一次,主持人问余文乐:“1000万的人民币在香港可以买到多大的房子?一套别墅?” 不料余文乐却说:“别墅?在山上连50平米都买不了。”
演播厅的灯光打在余文乐脸上,他指尖转着麦克风,语气里带着无奈的笑。
台下观众发出一阵惊呼,有人掏出手机换算——1000 万人民币,在二三线城市能买套带花园的别墅,在香港山上,却连个像样的客厅都换不来。
主持人追问 “那在山下呢” 时,余文乐的视线飘向窗外。
九龙城的楼宇像叠起来的积木,楼间距窄得能看见对面人家晾的内衣。
“山下?勉强能买 30 平的一室一厅,放张双人床就没剩多少地儿。” 他想起自己刚出道时租的劏房,卫生间小到转身就能撞到膝盖,“两室一厅?那得挤得像沙丁鱼罐头。”
这种拥挤,蔡少芬早就习以为常。
她家80平的公寓在香港算 “豪宅”,进门得先侧身才能绕过鞋柜。客厅的沙发拉开就是小儿子的床,阁楼被改造成两个女儿的房间,木楼梯陡得像梯子,蔡少芬每天晚上都要爬上去给她们盖被子。
有次记者来拍家居,镜头里她踮脚在吊柜里找玩具,笑着说 “你看,空间利用得多好”,没人知道她半夜总被孩子掉下床的动静惊醒。
陈浩民的180平旧居,曾是朋友眼里的 “大 house”。
可随着四个孩子陆续出生,这里渐渐变成了战场。餐厅的餐桌被拆掉,换成上下铺,大儿子睡上铺,二女儿睡下铺,床底塞满玩具箱。
陈浩民在采访里指着墙说 “这面墙后面其实是储物间”,语气轻松,却没说自己和妻子的卧室,只够放下一张1.5米的床。
张家辉攒23年买的1.3亿豪宅,在山顶也算体面。
可推开大门,客厅的落地窗虽然能看见维港夜景,实际面积却不到60平。
他在节目里展示书房,书架顶天立地,连书桌都是折叠式的,“要用的时候拉出来,不用就收起来,省地方”。粉丝惊叹 “影帝好节俭”,他却苦笑着说 “在香港,谁不是这么过”。
普通人的日子更像被压缩的罐头。油麻地的劏房里,5平米的空间要住一家三口,白天把床板掀起来当客厅,晚上再放下来睡觉。
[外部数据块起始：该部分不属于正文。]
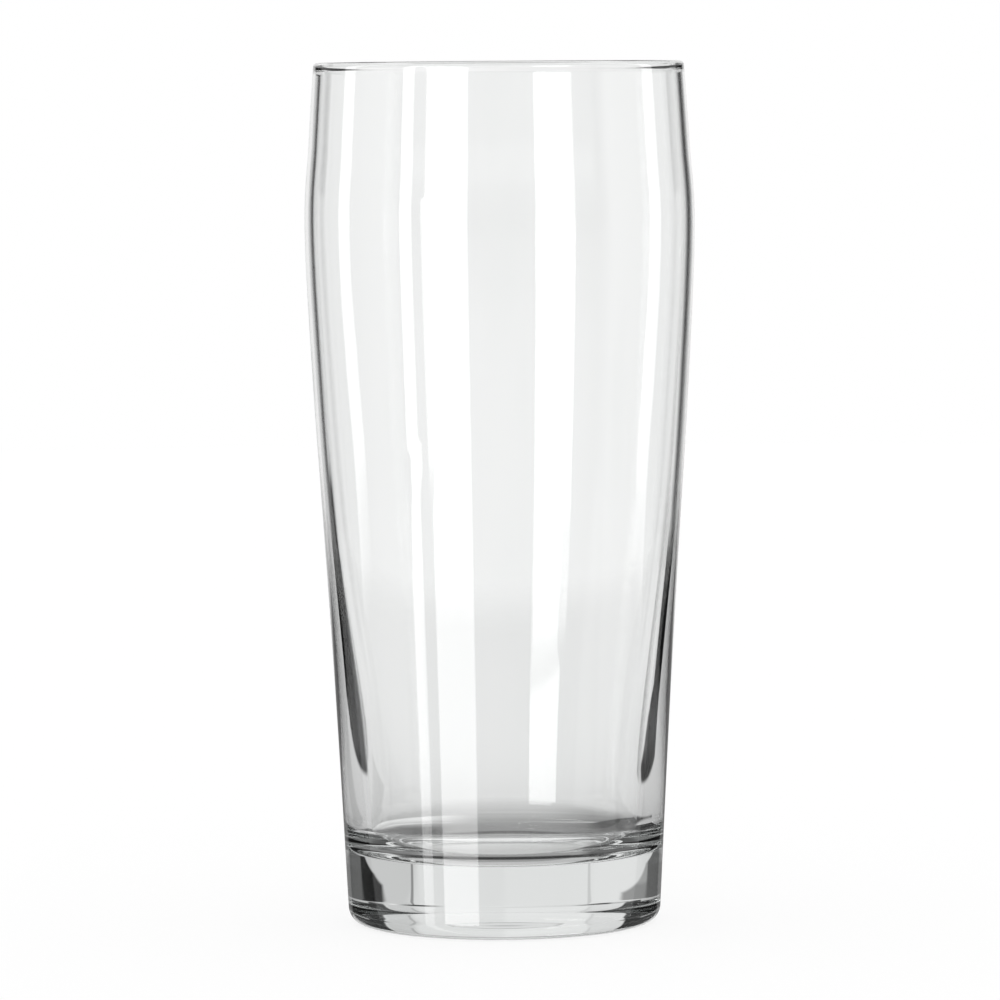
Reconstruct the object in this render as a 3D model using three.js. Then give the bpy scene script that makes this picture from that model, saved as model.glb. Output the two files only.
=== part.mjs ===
import * as THREE from "three";

// A tall drinking glass: thick solid base, side that flares gently upwards, bulge below the mouth.
// Millimetres, +Z up, origin at the middle of the foot, on the surface that the glass stands on.

// Lengths up the outside, each one measured on from the one before it.
const HEEL_RADIUS = 3.4; // round corner between the foot and the side
const LOWER_SIDE_LENGTH = 36.6;
const MIDDLE_SIDE_LENGTH = 36;
const UPPER_SIDE_LENGTH = 34;
const BELLY_RISE = 31; // from the top of the taper up to the widest point
const SHOULDER_LENGTH = 17; // from the widest point up to the drawn-in neck
const MOUTH_LENGTH = 16.6; // from the neck up to the top of the rim

// Outside diameters at the ends of those lengths.
const FOOT_DIAMETER = 63.5;
const LOWER_SIDE_DIAMETER = 67.3;
const MIDDLE_SIDE_DIAMETER = 71.7;
const UPPER_SIDE_DIAMETER = 76.1;
const BELLY_DIAMETER = 78.9;
const NECK_DIAMETER = 77;
const MOUTH_DIAMETER = 74.9;

// Wall thickness at the same heights, and of the solid base.
const LOWER_SIDE_WALL = 4.7;
const MIDDLE_SIDE_WALL = 2.6;
const UPPER_SIDE_WALL = 2.05;
const BELLY_WALL = 1.8;
const NECK_WALL = 1.7;
const RIM_THICKNESS = 1.8; // the rim is fully rounded, so half of this is its radius
const BASE_THICKNESS = 14.3; // standing surface to inside floor
const FLOOR_CORNER_RADIUS = 7; // round corner between the inside floor and the wall
const FLOOR_CORNER_WALL = 5.4; // wall where that corner starts

// Underside: a narrow flat ring to stand on, and a domed hollow within it.
const BEARING_RING_WIDTH = 2;
const HOLLOW_RISE = 3.5;

// Steps of the turned surface.
const SEGMENTS_AROUND = 72;
const SIDE_STEPS = 18;
const HEEL_STEPS = 5;
const RIM_STEPS = 6;
const FLOOR_CORNER_STEPS = 6;
const HOLLOW_STEPS = 6;

/** The outside stations from the top of the heel up to the widest part of the rim, as (radius, height). */
function outsideStations() {
  const lengths = [
    LOWER_SIDE_LENGTH,
    MIDDLE_SIDE_LENGTH,
    UPPER_SIDE_LENGTH,
    BELLY_RISE,
    SHOULDER_LENGTH,
    MOUTH_LENGTH - RIM_THICKNESS / 2,
  ];
  const diameters = [
    FOOT_DIAMETER,
    LOWER_SIDE_DIAMETER,
    MIDDLE_SIDE_DIAMETER,
    UPPER_SIDE_DIAMETER,
    BELLY_DIAMETER,
    NECK_DIAMETER,
    MOUTH_DIAMETER,
  ];
  let height = HEEL_RADIUS;
  return diameters.map((diameter, i) => {
    if (i > 0) height += lengths[i - 1];
    return new THREE.Vector2(diameter / 2, height);
  });
}

/** The radius of a curve of (radius, height) points at one height. */
function radiusAt(points, height) {
  const next = points.findIndex((point) => point.y >= height);
  if (next <= 0) return points[next === 0 ? 0 : points.length - 1].x;
  const [below, above] = [points[next - 1], points[next]];
  const share = (height - below.y) / (above.y - below.y);
  return below.x + share * (above.x - below.x);
}

/** Points of an arc about a centre, from one angle to another in radians, both ends included. */
function arc(x, y, radius, from, to, steps) {
  const clockwise = to < from;
  const curve = new THREE.EllipseCurve(x, y, radius, radius, from, to, clockwise);
  return curve.getPoints(steps);
}

/** The hollow of the underside: a low dome from the axis out to the bearing ring. */
function hollow(ringInside) {
  const domeRadius = (ringInside ** 2 + HOLLOW_RISE ** 2) / (2 * HOLLOW_RISE);
  const halfAngle = Math.asin(ringInside / domeRadius);
  const top = Math.PI / 2;
  const centreHeight = HOLLOW_RISE - domeRadius;
  const slope = arc(0, centreHeight, domeRadius, top, top - halfAngle, HOLLOW_STEPS);
  return [new THREE.Vector2(0, HOLLOW_RISE), ...slope.slice(1)];
}

/** The closed half outline, from the axis under the base, up the outside, over the rim and down inside. */
function glassOutline() {
  const outside = outsideStations();
  const side = new THREE.SplineCurve(outside).getPoints(SIDE_STEPS);
  const footRadius = FOOT_DIAMETER / 2 - HEEL_RADIUS;
  const underside = hollow(footRadius - BEARING_RING_WIDTH);
  const heel = arc(footRadius, HEEL_RADIUS, HEEL_RADIUS, -Math.PI / 2, 0, HEEL_STEPS);

  const rimRadius = RIM_THICKNESS / 2;
  const rimEdge = outside.at(-1);
  const rim = arc(rimEdge.x - rimRadius, rimEdge.y, rimRadius, 0, Math.PI, RIM_STEPS);

  const cornerHeight = BASE_THICKNESS + FLOOR_CORNER_RADIUS;
  const cornerEdge = radiusAt(side, cornerHeight) - FLOOR_CORNER_WALL;
  const cornerCentre = cornerEdge - FLOOR_CORNER_RADIUS;
  const walls = [
    LOWER_SIDE_WALL,
    MIDDLE_SIDE_WALL,
    UPPER_SIDE_WALL,
    BELLY_WALL,
    NECK_WALL,
  ];
  const insideStations = walls.map((wall, i) => {
    const station = outside[i + 1];
    return new THREE.Vector2(station.x - wall, station.y);
  });
  const insideSide = new THREE.SplineCurve([
    new THREE.Vector2(cornerEdge, cornerHeight),
    ...insideStations,
    rim.at(-1),
  ]).getPoints(SIDE_STEPS);
  const floorCorner = arc(
    cornerCentre,
    cornerHeight,
    FLOOR_CORNER_RADIUS,
    0,
    -Math.PI / 2,
    FLOOR_CORNER_STEPS,
  );

  return [
    ...underside,
    ...heel,
    ...side.slice(1),
    ...rim.slice(1),
    ...insideSide.reverse().slice(1),
    ...floorCorner.slice(1),
    new THREE.Vector2(0, BASE_THICKNESS),
  ];
}

/** Clear soda-lime glass, which shows faintly grey-green through the thick base. */
function clearGlass() {
  return new THREE.MeshStandardMaterial({
    name: "clear_glass",
    color: 0xeef3f1,
    roughness: 0.03,
    metalness: 0,
    transparent: true,
    opacity: 0.35,
  });
}

const turned = new THREE.LatheGeometry(glassOutline(), SEGMENTS_AROUND);
turned.rotateX(Math.PI / 2);

const glassBody = new THREE.Mesh(turned, clearGlass());
glassBody.name = "glass_body";

const pubGlass = new THREE.Group();
pubGlass.name = "pub_glass";
pubGlass.add(glassBody);

export default pubGlass;
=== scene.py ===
"""A clear pub glass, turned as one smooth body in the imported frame, on a pale stage in soft studio light."""

from __future__ import annotations

import functools
import logging
import math
from dataclasses import dataclass, field
from enum import Enum
from typing import Union

import bmesh
import bpy
from mathutils import Euler, Matrix, Vector

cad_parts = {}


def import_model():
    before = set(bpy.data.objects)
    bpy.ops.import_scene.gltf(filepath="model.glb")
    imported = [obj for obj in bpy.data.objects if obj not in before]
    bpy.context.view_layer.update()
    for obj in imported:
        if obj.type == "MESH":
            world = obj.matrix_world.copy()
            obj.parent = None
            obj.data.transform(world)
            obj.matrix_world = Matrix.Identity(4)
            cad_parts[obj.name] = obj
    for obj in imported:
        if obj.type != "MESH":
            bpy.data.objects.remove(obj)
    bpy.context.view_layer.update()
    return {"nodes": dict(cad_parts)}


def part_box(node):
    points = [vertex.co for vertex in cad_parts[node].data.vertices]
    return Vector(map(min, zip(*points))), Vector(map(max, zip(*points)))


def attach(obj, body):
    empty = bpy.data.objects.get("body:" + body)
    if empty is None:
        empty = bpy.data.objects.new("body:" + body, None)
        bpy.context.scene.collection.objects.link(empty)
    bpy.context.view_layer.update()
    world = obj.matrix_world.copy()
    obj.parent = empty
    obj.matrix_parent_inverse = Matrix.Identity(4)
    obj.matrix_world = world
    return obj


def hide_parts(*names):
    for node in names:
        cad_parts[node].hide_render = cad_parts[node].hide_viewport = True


LOG = logging.getLogger("pub_glass")

MM = 0.001
PICTURE_PIXELS = 1000
SENSOR_WIDTH_MM = 36.0
FULL_TURN = 2.0 * math.pi
WHITE = (1.0, 1.0, 1.0, 1.0)
RADIAN = math.degrees(1.0)
CLOUD_ROUGHNESS = 0.55
MERGE_DISTANCE = 0.001 * MM
GLASS_BOUNCES = 24
GLOSS_BOUNCES = 16

# Ends of a panel that are past straight down, straight up, straight behind the glass and the camera.
NADIR = -99.0
ZENITH = 99.0
MIDDLE = -9.0
REAR = 200.0
DROOP_START = 40.0

# Half the width over which the left of the table passes into its right.
SEAM = 1.0

Number = Union[int, float]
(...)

做饭得在走廊里,煤气罐挨着垃圾桶,油烟顺着铁窗飘进对面楼。
有次暴雨,天花板漏雨,居民用十几个脸盆接着,滴滴答答的声响里,还夹杂着隔壁婴儿的哭声。
香港的山上山下,像两个世界。山顶的别墅有私家泳池,花园大到能开派对;半山腰的公寓单价20万/平,阳台小得只能站一个人;
山脚的唐楼里,厕所和厨房挤在一起,转个身都能碰到手肘。明星们的 “蜗居” 在普通人眼里已是奢望,而普通人的 “家”,可能只是写字楼天台搭的铁皮屋。
余文乐后来在纪录片里说:“香港的房子像奢侈品,不是努力就能买到的。” 镜头扫过他30平的公寓,衣柜门是镜面的,能让空间显得大些。
窗外,密密麻麻的楼宇直插云霄,像一片钢筋水泥的森林,每个窗口里,都藏着为房子奋斗的故事。
有人说香港的房价是座大山,压得人喘不过气。
可蔡少芬在阁楼里教孩子写作业时,眼里有光;
陈浩民在折叠桌前给孩子讲故事时,声音温柔;
连住劏房的阿婆,也会把窗台擦得锃亮,摆上几盆多肉。
或许在这片寸土寸金的土地上,房子大小从来不是幸福的标尺,那些在有限空间里挤出的温暖,才是生活最坚韧的模样。